= EXERCISE TASK =
Output the lines that follow exactly as they are.

═══ DATASET EXCERPT ═══

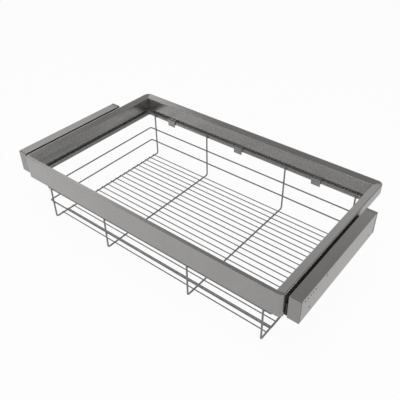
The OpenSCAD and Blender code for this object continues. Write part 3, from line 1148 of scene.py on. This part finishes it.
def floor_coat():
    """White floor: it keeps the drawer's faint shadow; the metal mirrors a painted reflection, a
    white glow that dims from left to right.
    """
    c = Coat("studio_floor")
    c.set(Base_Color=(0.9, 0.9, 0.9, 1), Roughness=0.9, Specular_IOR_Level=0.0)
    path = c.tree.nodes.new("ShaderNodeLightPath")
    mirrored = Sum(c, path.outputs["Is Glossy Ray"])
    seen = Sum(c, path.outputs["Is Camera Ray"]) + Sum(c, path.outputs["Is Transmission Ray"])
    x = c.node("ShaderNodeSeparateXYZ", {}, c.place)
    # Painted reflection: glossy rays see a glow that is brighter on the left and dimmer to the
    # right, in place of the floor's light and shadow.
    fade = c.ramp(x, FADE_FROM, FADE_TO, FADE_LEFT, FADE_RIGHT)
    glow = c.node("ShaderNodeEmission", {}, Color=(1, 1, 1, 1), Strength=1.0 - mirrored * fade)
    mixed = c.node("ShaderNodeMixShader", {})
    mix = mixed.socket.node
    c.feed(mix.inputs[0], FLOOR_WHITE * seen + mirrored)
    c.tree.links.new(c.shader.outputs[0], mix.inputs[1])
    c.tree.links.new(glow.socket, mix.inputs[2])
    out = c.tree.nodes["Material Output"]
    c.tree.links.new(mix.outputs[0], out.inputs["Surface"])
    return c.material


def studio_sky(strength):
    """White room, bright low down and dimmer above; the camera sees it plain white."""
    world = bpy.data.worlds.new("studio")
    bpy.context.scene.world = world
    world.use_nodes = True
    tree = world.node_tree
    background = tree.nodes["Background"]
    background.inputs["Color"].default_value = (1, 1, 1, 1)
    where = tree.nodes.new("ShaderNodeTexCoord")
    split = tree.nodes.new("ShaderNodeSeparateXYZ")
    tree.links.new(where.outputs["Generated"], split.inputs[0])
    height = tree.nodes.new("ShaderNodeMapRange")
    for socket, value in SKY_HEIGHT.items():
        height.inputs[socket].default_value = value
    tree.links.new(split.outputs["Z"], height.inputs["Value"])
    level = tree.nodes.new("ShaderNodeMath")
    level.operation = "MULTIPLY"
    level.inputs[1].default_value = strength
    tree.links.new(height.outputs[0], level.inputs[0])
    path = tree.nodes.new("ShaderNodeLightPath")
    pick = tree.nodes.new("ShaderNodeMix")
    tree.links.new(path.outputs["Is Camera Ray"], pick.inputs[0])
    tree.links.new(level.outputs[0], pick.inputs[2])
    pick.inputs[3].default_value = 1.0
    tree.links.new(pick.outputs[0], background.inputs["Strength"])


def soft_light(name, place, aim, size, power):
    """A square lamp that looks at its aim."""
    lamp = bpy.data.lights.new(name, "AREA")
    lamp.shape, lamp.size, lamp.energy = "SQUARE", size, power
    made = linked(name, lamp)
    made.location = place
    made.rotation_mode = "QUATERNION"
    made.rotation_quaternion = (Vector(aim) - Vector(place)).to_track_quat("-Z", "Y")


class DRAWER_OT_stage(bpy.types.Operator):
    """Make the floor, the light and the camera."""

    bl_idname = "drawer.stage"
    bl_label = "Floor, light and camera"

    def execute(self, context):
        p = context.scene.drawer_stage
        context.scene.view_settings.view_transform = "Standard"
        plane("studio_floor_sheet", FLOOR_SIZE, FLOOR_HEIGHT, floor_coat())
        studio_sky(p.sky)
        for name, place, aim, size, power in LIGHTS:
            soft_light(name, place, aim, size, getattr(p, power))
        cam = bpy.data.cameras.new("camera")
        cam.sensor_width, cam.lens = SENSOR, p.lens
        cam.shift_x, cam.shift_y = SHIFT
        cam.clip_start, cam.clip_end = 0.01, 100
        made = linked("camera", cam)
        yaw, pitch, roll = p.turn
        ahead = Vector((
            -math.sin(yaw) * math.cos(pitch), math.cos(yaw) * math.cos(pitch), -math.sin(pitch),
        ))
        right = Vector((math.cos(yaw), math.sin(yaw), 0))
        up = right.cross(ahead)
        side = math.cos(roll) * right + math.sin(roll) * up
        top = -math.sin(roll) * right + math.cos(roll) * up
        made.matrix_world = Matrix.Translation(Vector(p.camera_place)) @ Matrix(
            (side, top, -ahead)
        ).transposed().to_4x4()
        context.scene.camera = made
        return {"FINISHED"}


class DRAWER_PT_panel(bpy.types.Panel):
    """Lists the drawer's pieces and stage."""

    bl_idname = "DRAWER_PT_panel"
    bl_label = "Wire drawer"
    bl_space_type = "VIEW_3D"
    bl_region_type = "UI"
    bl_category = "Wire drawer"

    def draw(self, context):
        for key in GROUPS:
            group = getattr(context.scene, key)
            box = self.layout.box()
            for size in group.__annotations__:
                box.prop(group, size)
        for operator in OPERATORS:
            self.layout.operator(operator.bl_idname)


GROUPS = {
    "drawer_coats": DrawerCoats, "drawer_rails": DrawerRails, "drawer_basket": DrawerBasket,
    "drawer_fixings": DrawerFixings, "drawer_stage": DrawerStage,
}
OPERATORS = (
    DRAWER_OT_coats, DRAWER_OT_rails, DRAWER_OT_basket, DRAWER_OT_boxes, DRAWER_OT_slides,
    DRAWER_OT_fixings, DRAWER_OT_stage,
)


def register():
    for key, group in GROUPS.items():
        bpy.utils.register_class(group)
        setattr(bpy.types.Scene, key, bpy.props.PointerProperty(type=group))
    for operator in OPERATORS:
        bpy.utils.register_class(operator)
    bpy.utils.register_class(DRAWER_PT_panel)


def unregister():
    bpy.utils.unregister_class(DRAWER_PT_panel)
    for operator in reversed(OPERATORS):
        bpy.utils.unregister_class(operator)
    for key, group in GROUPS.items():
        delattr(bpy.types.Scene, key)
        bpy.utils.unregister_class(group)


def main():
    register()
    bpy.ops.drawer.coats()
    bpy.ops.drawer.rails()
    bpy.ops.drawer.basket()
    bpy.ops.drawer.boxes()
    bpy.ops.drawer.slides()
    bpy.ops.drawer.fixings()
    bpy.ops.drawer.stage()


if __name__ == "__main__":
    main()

═══

= SOLUTION TO THE EXERCISE =
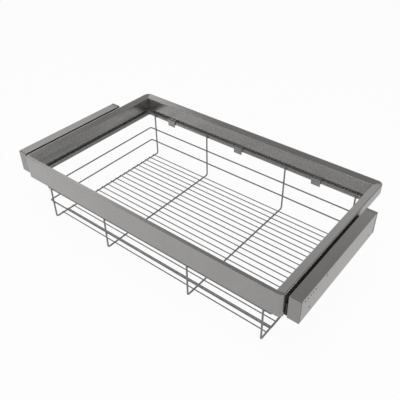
The OpenSCAD and Blender code for this object continues. Write part 3, from line 1148 of scene.py on. This part finishes it.
def floor_coat():
    """White floor: it keeps the drawer's faint shadow; the metal mirrors a painted reflection, a
    white glow that dims from left to right.
    """
    c = Coat("studio_floor")
    c.set(Base_Color=(0.9, 0.9, 0.9, 1), Roughness=0.9, Specular_IOR_Level=0.0)
    path = c.tree.nodes.new("ShaderNodeLightPath")
    mirrored = Sum(c, path.outputs["Is Glossy Ray"])
    seen = Sum(c, path.outputs["Is Camera Ray"]) + Sum(c, path.outputs["Is Transmission Ray"])
    x = c.node("ShaderNodeSeparateXYZ", {}, c.place)
    # Painted reflection: glossy rays see a glow that is brighter on the left and dimmer to the
    # right, in place of the floor's light and shadow.
    fade = c.ramp(x, FADE_FROM, FADE_TO, FADE_LEFT, FADE_RIGHT)
    glow = c.node("ShaderNodeEmission", {}, Color=(1, 1, 1, 1), Strength=1.0 - mirrored * fade)
    mixed = c.node("ShaderNodeMixShader", {})
    mix = mixed.socket.node
    c.feed(mix.inputs[0], FLOOR_WHITE * seen + mirrored)
    c.tree.links.new(c.shader.outputs[0], mix.inputs[1])
    c.tree.links.new(glow.socket, mix.inputs[2])
    out = c.tree.nodes["Material Output"]
    c.tree.links.new(mix.outputs[0], out.inputs["Surface"])
    return c.material


def studio_sky(strength):
    """White room, bright low down and dimmer above; the camera sees it plain white."""
    world = bpy.data.worlds.new("studio")
    bpy.context.scene.world = world
    world.use_nodes = True
    tree = world.node_tree
    background = tree.nodes["Background"]
    background.inputs["Color"].default_value = (1, 1, 1, 1)
    where = tree.nodes.new("ShaderNodeTexCoord")
    split = tree.nodes.new("ShaderNodeSeparateXYZ")
    tree.links.new(where.outputs["Generated"], split.inputs[0])
    height = tree.nodes.new("ShaderNodeMapRange")
    for socket, value in SKY_HEIGHT.items():
        height.inputs[socket].default_value = value
    tree.links.new(split.outputs["Z"], height.inputs["Value"])
    level = tree.nodes.new("ShaderNodeMath")
    level.operation = "MULTIPLY"
    level.inputs[1].default_value = strength
    tree.links.new(height.outputs[0], level.inputs[0])
    path = tree.nodes.new("ShaderNodeLightPath")
    pick = tree.nodes.new("ShaderNodeMix")
    tree.links.new(path.outputs["Is Camera Ray"], pick.inputs[0])
    tree.links.new(level.outputs[0], pick.inputs[2])
    pick.inputs[3].default_value = 1.0
    tree.links.new(pick.outputs[0], background.inputs["Strength"])


def soft_light(name, place, aim, size, power):
    """A square lamp that looks at its aim."""
    lamp = bpy.data.lights.new(name, "AREA")
    lamp.shape, lamp.size, lamp.energy = "SQUARE", size, power
    made = linked(name, lamp)
    made.location = place
    made.rotation_mode = "QUATERNION"
    made.rotation_quaternion = (Vector(aim) - Vector(place)).to_track_quat("-Z", "Y")


class DRAWER_OT_stage(bpy.types.Operator):
    """Make the floor, the light and the camera."""

    bl_idname = "drawer.stage"
    bl_label = "Floor, light and camera"

    def execute(self, context):
        p = context.scene.drawer_stage
        context.scene.view_settings.view_transform = "Standard"
        plane("studio_floor_sheet", FLOOR_SIZE, FLOOR_HEIGHT, floor_coat())
        studio_sky(p.sky)
        for name, place, aim, size, power in LIGHTS:
            soft_light(name, place, aim, size, getattr(p, power))
        cam = bpy.data.cameras.new("camera")
        cam.sensor_width, cam.lens = SENSOR, p.lens
        cam.shift_x, cam.shift_y = SHIFT
        cam.clip_start, cam.clip_end = 0.01, 100
        made = linked("camera", cam)
        yaw, pitch, roll = p.turn
        ahead = Vector((
            -math.sin(yaw) * math.cos(pitch), math.cos(yaw) * math.cos(pitch), -math.sin(pitch),
        ))
        right = Vector((math.cos(yaw), math.sin(yaw), 0))
        up = right.cross(ahead)
        side = math.cos(roll) * right + math.sin(roll) * up
        top = -math.sin(roll) * right + math.cos(roll) * up
        made.matrix_world = Matrix.Translation(Vector(p.camera_place)) @ Matrix(
            (side, top, -ahead)
        ).transposed().to_4x4()
        context.scene.camera = made
        return {"FINISHED"}


class DRAWER_PT_panel(bpy.types.Panel):
    """Lists the drawer's pieces and stage."""

    bl_idname = "DRAWER_PT_panel"
    bl_label = "Wire drawer"
    bl_space_type = "VIEW_3D"
    bl_region_type = "UI"
    bl_category = "Wire drawer"

    def draw(self, context):
        for key in GROUPS:
            group = getattr(context.scene, key)
            box = self.layout.box()
            for size in group.__annotations__:
                box.prop(group, size)
        for operator in OPERATORS:
            self.layout.operator(operator.bl_idname)


GROUPS = {
    "drawer_coats": DrawerCoats, "drawer_rails": DrawerRails, "drawer_basket": DrawerBasket,
    "drawer_fixings": DrawerFixings, "drawer_stage": DrawerStage,
}
OPERATORS = (
    DRAWER_OT_coats, DRAWER_OT_rails, DRAWER_OT_basket, DRAWER_OT_boxes, DRAWER_OT_slides,
    DRAWER_OT_fixings, DRAWER_OT_stage,
)


def register():
    for key, group in GROUPS.items():
        bpy.utils.register_class(group)
        setattr(bpy.types.Scene, key, bpy.props.PointerProperty(type=group))
    for operator in OPERATORS:
        bpy.utils.register_class(operator)
    bpy.utils.register_class(DRAWER_PT_panel)


def unregister():
    bpy.utils.unregister_class(DRAWER_PT_panel)
    for operator in reversed(OPERATORS):
        bpy.utils.unregister_class(operator)
    for key, group in GROUPS.items():
        delattr(bpy.types.Scene, key)
        bpy.utils.unregister_class(group)


def main():
    register()
    bpy.ops.drawer.coats()
    bpy.ops.drawer.rails()
    bpy.ops.drawer.basket()
    bpy.ops.drawer.boxes()
    bpy.ops.drawer.slides()
    bpy.ops.drawer.fixings()
    bpy.ops.drawer.stage()


if __name__ == "__main__":
    main()